Third, the unimpeded market grows at the expense of the environment. It is the nature of this market to exploit natural resources and to pollute the environment. Many careful observers believe that human economic activity is already at an unsustainable level in many parts of the world and even globally, as indicated by global warming. The only institutions capable of reducing production of carbon dioxide and other "greenhouse gases" are national governments. Yet free trade will limit the capacity of individual governments to act. For example, a carbon tax that reduced oil consumption might be deemed an illegal restraint of trade unless it were mandated by some international body.

In order to show that increasing total production does not improve human welfare, we have developed an Index of Sustainable Economic Welfare (ISEW) for the United States. This index considers distribution, defensive expenditures, and the sustainability of the economy, as well as personal consumption of goods and services. From 1951 to 1988, per capita GNP rose from $3741 to $7664, while per capita ISEW rose only from $2793 to $3120. More significant, from 1979 to 1988, per capita GNP rose from $6573.5 to $7664, while per capita ISEW fell from $3525.6 to $3120.

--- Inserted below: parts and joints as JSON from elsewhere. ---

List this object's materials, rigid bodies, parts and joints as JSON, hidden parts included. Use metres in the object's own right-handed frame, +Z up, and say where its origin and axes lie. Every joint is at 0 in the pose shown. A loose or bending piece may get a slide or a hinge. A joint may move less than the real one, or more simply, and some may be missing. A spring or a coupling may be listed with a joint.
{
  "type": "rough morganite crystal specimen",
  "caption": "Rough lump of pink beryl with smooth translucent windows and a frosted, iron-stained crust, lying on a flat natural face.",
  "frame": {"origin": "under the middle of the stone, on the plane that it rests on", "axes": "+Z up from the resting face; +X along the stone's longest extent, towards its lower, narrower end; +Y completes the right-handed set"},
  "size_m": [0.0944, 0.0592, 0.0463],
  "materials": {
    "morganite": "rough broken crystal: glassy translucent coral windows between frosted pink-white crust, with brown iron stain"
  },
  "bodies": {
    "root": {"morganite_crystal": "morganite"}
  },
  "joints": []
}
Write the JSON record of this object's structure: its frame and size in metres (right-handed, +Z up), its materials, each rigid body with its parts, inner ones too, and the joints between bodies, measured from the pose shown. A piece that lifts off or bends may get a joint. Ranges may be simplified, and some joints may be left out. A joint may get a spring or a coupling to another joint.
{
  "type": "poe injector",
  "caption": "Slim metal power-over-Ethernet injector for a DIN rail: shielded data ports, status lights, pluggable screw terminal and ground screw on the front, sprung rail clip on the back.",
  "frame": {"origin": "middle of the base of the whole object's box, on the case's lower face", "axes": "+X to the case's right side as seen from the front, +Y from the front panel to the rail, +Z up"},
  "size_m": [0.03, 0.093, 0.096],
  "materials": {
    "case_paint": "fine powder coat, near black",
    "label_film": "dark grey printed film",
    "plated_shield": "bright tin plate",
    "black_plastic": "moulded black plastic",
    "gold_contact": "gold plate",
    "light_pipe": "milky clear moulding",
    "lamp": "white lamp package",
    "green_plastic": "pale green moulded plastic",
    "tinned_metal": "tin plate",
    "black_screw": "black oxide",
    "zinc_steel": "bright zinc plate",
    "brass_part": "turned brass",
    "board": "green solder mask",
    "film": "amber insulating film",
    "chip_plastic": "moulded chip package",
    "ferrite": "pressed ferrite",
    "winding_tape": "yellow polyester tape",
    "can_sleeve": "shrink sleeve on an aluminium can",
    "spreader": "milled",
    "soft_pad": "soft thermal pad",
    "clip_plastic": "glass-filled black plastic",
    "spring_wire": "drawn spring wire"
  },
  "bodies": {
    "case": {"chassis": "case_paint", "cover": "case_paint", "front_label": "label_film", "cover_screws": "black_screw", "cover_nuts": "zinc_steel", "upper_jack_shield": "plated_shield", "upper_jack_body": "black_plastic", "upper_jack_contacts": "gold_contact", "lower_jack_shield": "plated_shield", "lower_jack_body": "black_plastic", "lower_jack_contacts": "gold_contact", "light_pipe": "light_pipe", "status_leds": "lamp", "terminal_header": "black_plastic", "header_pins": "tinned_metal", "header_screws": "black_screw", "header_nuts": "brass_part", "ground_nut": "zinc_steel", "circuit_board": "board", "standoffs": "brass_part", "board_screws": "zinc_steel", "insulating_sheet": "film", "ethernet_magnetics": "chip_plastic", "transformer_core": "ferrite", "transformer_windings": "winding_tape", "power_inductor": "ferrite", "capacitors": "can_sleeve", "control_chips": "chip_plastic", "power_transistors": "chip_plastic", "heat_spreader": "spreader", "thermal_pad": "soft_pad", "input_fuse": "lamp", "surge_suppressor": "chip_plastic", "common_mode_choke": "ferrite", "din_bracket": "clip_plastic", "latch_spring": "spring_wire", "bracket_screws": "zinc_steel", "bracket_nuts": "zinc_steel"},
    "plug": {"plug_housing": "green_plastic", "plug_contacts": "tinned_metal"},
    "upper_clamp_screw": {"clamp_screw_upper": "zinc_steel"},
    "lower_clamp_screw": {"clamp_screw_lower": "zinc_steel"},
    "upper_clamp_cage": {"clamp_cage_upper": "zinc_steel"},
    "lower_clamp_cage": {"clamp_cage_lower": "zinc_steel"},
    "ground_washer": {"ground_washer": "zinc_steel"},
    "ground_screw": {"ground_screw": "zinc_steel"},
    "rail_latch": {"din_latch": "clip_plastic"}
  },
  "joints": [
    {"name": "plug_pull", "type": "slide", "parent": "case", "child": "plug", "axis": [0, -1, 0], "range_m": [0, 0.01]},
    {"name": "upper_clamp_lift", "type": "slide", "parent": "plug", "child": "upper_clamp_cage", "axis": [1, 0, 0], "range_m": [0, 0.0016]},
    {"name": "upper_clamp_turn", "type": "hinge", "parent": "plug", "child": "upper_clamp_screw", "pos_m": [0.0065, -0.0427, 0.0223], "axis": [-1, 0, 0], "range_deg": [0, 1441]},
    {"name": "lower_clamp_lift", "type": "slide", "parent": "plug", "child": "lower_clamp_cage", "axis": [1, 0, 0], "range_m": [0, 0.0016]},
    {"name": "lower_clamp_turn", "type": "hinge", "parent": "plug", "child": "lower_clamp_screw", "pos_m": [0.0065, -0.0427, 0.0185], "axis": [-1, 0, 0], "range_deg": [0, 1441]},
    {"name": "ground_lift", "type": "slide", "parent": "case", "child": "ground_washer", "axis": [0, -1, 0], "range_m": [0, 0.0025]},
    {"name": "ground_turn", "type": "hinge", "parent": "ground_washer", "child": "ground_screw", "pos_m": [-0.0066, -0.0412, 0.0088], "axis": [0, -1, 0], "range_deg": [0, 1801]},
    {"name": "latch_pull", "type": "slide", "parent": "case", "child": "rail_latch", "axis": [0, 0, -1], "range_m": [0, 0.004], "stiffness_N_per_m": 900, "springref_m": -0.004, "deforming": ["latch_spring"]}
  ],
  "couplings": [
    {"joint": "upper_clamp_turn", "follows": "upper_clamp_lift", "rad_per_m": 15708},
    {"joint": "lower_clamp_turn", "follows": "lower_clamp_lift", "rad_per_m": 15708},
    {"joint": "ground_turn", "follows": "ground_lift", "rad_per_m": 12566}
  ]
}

Such figures are, of course, far from precise. Many estimates and projections go into them. But we have no doubt that in the United States sustainable economic welfare is declining while the Gross National Product rises. To adopt policies designed to increase GNP more rapidly while further lowering the sustainable economic welfare of the nation is foolish. While we have no means of calculating analogous figures for the globe, the ecological devastation and increasing suffering of the poor in many parts of the world suggest to us that increased GNP in many Third World Countries is accompanied by increased misery and unsustainability.

There is one other argument common among church people. It is held that free trade is the only hope of the Third World. It is certainly true that now that we have drawn so many nations into the global trading system, destroying their ability to feed and clothe themselves, any curtailment of that system would produce major disruptions. But it is also true that the expansion of the system envisioned in GATT and the agreement with Mexico will produce at least equal disruptions. The question is whether it is better to continue to disrupt life in a way that makes people less and less able to deal with their own problems and meet their own needs, or to begin the painful process of reducing dependence on world markets.

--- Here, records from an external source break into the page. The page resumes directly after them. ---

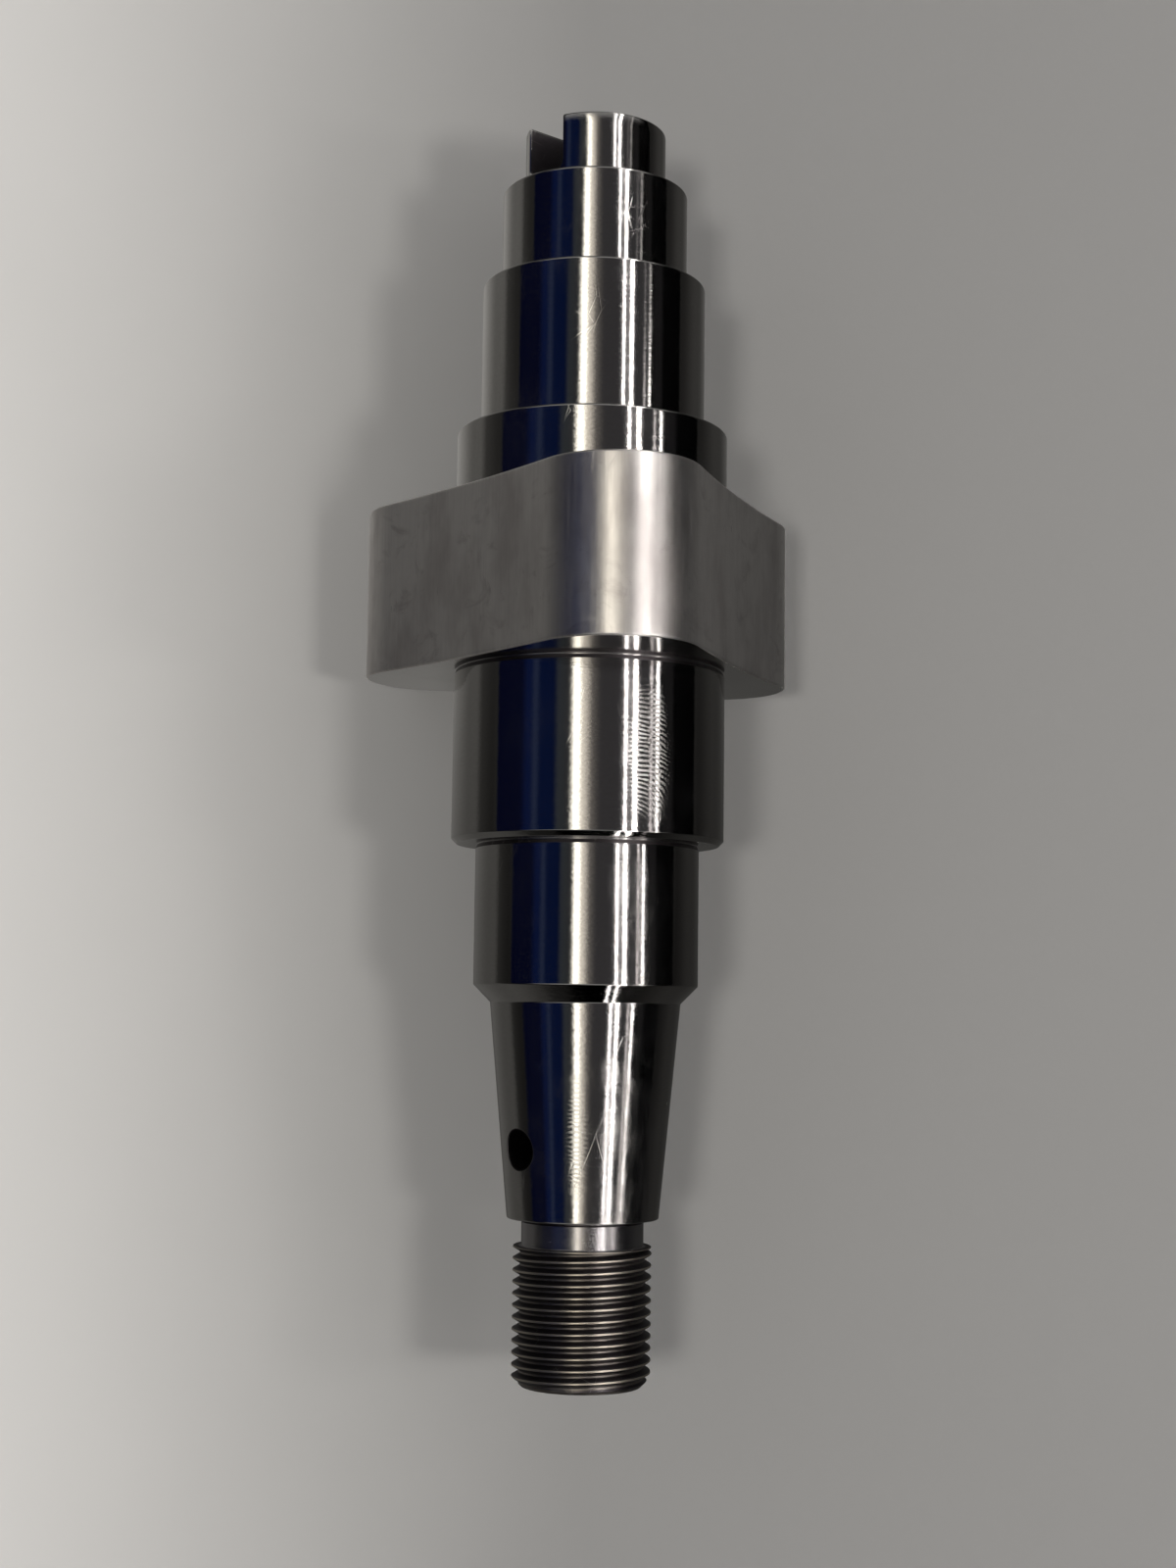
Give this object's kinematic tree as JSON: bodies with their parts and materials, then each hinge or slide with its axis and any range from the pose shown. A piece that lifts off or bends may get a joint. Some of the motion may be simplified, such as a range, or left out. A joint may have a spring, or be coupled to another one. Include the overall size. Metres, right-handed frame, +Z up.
{
  "type": "stepped shaft",
  "caption": "Stepped steel shaft with a lobed cam, ground bearing journals, a taper with a pin hole, a threaded end and a slotted drive end.",
  "frame": {"origin": "on the axis, in the middle of the main journal", "axes": "+Y along the axis from the threaded end to the slotted end, +Z up through the top of one cam lobe"},
  "size_m": [0.058, 0.1667, 0.0531],
  "materials": {
    "ground_steel": "ground and polished"
  },
  "bodies": {
    "root": {"stepped_shaft": "ground_steel"}
  },
  "joints": []
}
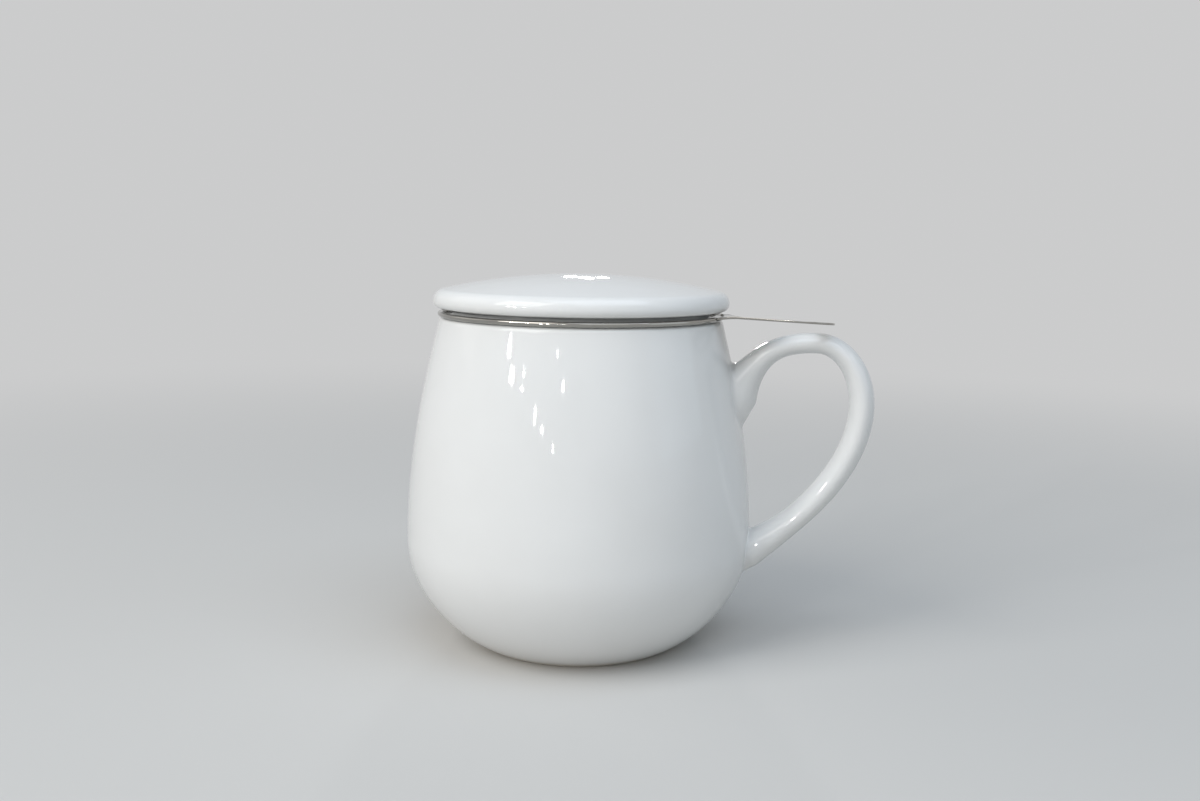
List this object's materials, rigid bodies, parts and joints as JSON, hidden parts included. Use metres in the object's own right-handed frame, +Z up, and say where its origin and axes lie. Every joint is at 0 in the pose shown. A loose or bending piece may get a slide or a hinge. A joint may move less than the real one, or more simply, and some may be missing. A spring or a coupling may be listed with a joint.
{
  "type": "tea mug with infuser and lid",
  "caption": "Pear-shaped white porcelain tea mug with an ear handle, a lift-out perforated steel infuser with a side tab, and a loose domed lid.",
  "frame": {"origin": "on the mug's axis, in the plane of the foot ring's bare face", "axes": "+Z up along the mug's axis, +X towards the handle"},
  "size_m": [0.1309, 0.098, 0.1042],
  "materials": {
    "porcelain": "glossy white glaze",
    "steel": "polished stainless sheet",
    "perforated_steel": "satin perforated stainless sheet"
  },
  "bodies": {
    "mug": {"mug_body": "porcelain", "mug_handle": "porcelain"},
    "infuser": {"infuser_rim": "steel", "infuser_wall": "perforated_steel", "infuser_base": "perforated_steel", "infuser_tab": "steel"},
    "lid": {"lid": "porcelain"}
  },
  "joints": [
    {"name": "infuser_lift", "type": "slide", "parent": "mug", "child": "infuser", "axis": [0, 0, 1], "range_m": [0, 0.08]},
    {"name": "lid_lift", "type": "slide", "parent": "infuser", "child": "lid", "axis": [0, 0, 1], "range_m": [0, 0.05]}
  ]
}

In Latin America and in Africa there are major movements advocating reduced dependence. Latin American economists have described dominant forms of development in terms of "dependency theory." What many Christians in this country celebrate as "interdependence" is recognized there as the increasing one-sided dependence of whole nations on distant centers of economic power over which they have no control. In Africa many agree that it is important that the nations of that continent become more nearly self-sufficient in food production so that they are less dependent on the transnational food conglomerates. A number of Third World countries have already experienced the consequences of the American policy of using food as a weapon. Their leaders foresee that the proposed changes in GATT will only make them more dependent on U. S. agriculture and thus less able to manage their own affairs.

Christians have learned to demystify many features of our world. Many are concerned about what the existing economic order is doing to the poor at home and the neocolonialized nations abroad. What is discouraging is to note how little free trade has yet been demystified and how little connection has been made in people's minds between free trade and the economic injustices of which they are painfully conscious. Unless that connection is made, and made soon, a shift of control to centers of economic power will have occurred that will be almost irreversible. There is still time for a national debate that could affect the final decision of Congress -- but just barely.